======== Material ========

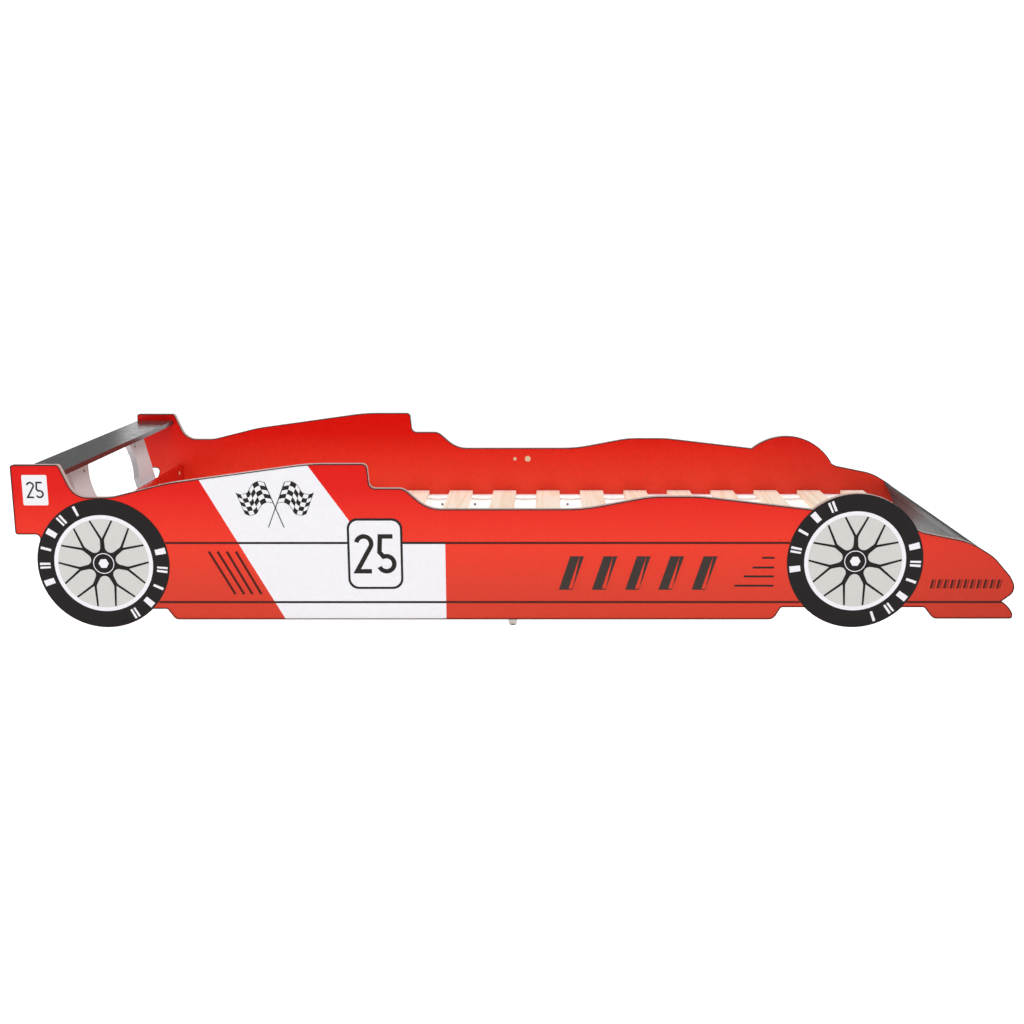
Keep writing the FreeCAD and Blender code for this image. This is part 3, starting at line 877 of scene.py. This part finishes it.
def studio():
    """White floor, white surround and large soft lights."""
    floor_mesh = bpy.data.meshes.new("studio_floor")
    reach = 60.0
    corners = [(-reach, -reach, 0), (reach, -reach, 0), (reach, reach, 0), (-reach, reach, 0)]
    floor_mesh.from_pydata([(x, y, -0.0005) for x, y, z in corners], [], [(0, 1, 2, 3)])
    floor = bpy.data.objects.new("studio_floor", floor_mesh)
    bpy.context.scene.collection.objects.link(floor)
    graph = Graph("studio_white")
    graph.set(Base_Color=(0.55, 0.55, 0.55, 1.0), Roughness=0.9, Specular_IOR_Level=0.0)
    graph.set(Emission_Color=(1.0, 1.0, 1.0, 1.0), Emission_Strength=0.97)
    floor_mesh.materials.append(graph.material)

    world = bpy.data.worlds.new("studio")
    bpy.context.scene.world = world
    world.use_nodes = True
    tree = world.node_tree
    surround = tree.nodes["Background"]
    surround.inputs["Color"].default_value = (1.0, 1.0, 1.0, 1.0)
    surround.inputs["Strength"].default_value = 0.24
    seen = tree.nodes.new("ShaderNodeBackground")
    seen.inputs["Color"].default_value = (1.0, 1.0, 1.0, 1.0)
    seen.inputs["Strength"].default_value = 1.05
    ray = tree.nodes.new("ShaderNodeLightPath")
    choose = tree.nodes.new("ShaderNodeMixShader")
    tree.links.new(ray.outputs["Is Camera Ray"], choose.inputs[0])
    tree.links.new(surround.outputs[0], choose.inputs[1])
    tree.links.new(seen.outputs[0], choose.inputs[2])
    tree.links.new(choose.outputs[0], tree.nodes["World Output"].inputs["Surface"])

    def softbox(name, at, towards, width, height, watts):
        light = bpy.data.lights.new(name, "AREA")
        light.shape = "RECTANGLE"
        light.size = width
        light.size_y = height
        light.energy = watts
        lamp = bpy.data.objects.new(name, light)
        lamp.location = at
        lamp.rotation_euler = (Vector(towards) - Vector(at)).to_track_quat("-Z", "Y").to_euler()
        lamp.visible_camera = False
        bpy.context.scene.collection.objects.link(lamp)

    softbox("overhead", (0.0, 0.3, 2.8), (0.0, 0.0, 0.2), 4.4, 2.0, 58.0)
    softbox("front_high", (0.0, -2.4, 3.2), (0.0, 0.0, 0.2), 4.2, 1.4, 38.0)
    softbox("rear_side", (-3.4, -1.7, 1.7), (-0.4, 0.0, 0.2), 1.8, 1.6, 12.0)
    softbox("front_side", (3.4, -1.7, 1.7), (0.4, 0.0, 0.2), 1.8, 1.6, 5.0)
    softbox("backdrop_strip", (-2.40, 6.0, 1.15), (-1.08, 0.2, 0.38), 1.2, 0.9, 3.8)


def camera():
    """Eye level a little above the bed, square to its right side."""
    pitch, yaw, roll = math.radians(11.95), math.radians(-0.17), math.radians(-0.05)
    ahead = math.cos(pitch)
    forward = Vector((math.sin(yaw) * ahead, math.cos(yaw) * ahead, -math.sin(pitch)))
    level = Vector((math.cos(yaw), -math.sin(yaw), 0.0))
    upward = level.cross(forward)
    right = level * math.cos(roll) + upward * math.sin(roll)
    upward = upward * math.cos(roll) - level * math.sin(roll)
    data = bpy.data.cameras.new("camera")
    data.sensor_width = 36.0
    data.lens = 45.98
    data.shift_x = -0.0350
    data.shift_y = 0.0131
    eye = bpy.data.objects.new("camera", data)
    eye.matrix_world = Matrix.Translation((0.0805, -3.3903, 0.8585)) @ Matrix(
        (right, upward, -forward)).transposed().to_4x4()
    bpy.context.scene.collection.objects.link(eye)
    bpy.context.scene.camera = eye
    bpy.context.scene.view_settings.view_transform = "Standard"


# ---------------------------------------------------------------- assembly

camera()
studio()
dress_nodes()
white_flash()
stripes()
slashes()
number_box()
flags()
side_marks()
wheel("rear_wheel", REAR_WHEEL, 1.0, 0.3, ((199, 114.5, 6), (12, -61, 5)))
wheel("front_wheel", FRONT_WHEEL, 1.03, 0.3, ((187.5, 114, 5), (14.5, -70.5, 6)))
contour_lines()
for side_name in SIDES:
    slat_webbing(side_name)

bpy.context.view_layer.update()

========
======== Material ========

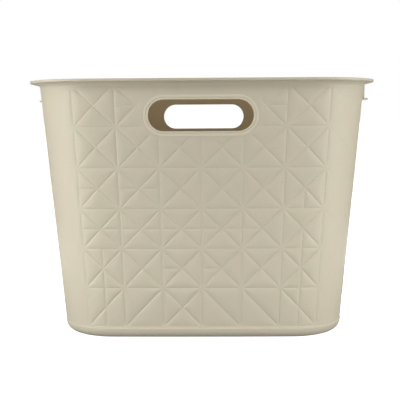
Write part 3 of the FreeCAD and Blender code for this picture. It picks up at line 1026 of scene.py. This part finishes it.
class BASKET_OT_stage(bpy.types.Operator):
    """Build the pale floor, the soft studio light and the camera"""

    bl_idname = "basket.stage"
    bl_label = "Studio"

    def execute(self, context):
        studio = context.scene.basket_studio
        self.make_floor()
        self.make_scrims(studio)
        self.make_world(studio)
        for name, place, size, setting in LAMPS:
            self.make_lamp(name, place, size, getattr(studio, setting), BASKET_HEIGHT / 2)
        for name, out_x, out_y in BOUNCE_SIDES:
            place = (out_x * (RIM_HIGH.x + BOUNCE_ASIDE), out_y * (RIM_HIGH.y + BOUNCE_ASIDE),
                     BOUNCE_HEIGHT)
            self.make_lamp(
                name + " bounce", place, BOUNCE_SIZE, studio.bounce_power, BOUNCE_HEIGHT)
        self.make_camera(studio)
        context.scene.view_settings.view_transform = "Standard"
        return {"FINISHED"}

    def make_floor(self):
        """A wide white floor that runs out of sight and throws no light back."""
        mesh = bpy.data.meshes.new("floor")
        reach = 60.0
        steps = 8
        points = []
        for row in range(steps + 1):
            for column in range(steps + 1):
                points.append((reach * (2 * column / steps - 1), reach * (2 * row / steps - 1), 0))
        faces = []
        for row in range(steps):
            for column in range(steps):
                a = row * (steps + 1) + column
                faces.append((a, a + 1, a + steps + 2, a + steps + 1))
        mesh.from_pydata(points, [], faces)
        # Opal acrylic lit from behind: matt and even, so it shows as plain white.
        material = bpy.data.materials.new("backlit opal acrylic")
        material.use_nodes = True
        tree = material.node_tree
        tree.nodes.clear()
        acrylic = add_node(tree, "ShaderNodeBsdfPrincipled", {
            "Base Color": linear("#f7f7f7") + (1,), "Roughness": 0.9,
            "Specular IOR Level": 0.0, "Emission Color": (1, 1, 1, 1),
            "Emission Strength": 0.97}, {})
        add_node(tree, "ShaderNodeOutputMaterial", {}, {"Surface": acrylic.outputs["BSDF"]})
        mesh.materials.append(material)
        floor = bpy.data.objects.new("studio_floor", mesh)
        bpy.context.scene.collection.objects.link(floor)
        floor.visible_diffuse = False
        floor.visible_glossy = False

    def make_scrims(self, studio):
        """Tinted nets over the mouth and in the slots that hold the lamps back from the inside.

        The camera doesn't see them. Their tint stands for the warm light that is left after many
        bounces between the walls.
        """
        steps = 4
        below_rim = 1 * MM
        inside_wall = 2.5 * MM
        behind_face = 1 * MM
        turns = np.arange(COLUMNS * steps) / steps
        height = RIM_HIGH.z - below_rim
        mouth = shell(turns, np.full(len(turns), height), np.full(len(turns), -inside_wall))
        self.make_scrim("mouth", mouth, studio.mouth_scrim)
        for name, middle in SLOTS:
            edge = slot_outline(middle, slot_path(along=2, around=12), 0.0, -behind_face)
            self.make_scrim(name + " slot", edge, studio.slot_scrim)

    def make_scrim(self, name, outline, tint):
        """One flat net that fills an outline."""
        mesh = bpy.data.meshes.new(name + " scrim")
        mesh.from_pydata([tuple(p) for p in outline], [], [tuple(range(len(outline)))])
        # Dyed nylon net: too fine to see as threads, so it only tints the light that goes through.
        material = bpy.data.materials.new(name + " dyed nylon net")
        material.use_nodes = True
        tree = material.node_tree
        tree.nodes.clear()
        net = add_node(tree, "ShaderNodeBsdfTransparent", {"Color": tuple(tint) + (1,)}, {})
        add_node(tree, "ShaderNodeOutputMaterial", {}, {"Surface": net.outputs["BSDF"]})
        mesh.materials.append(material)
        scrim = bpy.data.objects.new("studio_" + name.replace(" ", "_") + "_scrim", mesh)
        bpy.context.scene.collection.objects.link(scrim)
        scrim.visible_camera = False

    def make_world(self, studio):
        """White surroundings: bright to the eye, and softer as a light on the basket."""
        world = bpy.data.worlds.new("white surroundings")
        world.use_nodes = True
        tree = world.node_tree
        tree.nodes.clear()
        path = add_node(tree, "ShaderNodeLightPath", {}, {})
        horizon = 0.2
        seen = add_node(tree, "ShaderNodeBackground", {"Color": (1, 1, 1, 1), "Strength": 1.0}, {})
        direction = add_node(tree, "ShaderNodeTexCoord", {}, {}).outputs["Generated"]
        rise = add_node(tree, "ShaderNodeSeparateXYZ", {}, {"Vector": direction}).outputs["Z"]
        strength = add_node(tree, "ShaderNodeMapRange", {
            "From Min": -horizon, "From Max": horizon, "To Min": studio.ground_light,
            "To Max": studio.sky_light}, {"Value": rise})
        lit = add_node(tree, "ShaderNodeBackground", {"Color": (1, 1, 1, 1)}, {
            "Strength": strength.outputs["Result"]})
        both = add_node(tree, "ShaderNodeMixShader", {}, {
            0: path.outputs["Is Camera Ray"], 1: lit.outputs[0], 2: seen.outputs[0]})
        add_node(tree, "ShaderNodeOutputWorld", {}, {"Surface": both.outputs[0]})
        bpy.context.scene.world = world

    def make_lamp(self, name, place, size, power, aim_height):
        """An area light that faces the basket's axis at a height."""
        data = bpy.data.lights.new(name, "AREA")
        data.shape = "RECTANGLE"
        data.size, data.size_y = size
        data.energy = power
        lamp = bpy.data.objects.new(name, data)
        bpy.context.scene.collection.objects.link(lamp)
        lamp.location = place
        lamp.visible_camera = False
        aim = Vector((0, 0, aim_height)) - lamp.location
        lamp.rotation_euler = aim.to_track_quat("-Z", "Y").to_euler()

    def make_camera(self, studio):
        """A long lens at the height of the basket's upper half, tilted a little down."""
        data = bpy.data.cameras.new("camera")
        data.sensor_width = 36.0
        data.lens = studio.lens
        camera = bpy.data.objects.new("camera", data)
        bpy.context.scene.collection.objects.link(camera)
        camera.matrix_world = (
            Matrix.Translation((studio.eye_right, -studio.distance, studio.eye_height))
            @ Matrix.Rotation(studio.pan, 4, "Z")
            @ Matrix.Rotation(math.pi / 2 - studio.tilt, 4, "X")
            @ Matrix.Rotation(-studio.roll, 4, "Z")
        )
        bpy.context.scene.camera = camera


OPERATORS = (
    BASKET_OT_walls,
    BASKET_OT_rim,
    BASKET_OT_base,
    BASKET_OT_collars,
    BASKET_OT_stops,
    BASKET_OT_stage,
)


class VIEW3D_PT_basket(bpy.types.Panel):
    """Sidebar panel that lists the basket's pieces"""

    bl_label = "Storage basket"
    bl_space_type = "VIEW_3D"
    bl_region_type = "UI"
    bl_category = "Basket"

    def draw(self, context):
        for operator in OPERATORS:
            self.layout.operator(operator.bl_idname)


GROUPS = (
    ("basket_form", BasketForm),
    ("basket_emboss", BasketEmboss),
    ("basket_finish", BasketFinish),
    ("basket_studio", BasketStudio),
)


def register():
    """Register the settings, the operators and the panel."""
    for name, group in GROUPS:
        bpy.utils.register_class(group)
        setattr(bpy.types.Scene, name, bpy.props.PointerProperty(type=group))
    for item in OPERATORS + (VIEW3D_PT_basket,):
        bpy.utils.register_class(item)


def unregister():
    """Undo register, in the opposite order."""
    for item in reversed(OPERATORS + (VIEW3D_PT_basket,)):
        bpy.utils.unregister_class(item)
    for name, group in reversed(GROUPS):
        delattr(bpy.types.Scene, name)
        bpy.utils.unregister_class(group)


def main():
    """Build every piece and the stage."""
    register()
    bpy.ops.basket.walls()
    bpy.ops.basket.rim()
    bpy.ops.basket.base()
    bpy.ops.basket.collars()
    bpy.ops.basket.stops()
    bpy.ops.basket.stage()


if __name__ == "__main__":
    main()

========
======== Material ========

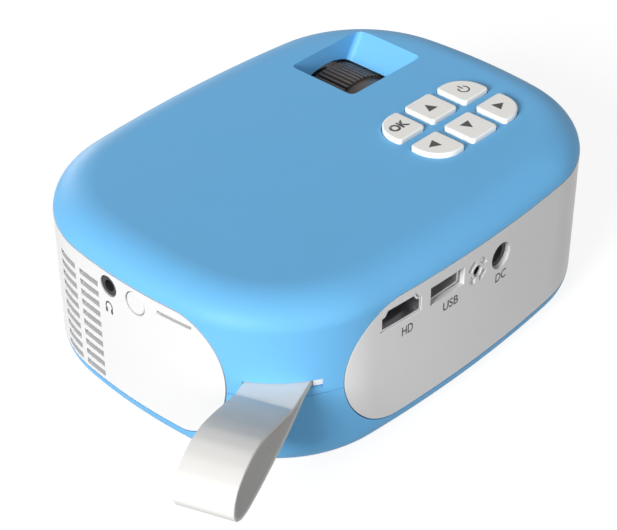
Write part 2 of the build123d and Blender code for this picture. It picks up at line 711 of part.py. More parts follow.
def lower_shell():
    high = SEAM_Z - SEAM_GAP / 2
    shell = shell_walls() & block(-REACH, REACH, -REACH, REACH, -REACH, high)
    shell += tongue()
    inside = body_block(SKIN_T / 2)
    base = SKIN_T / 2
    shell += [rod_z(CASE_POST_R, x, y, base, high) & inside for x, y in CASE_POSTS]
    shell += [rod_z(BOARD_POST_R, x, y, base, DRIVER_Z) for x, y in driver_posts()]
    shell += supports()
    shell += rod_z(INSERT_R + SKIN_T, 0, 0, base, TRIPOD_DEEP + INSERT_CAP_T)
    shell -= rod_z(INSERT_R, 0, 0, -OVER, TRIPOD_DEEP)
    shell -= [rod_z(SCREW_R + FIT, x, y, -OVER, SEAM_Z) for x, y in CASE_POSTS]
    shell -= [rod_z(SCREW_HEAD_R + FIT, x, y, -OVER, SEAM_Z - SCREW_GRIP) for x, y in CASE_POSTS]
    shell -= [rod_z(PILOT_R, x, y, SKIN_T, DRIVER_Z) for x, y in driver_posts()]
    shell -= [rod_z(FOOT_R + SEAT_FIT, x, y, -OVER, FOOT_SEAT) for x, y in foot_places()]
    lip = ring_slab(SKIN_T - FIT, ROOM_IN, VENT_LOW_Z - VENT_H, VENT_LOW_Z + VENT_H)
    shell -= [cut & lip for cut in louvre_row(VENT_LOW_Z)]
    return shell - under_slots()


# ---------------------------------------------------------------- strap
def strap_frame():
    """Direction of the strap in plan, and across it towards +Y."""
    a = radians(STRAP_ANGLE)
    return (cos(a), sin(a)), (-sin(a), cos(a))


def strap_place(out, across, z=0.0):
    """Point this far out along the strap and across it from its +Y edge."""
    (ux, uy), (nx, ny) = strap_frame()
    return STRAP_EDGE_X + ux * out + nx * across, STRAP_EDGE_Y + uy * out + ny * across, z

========

In the listing above, find each line with the word "picture" and copy it.

Write part 3 of the FreeCAD and Blender code for this picture. It picks up at line 1026 of scene.py. This part finishes it.
Write part 2 of the build123d and Blender code for this picture. It picks up at line 711 of part.py. More parts follow.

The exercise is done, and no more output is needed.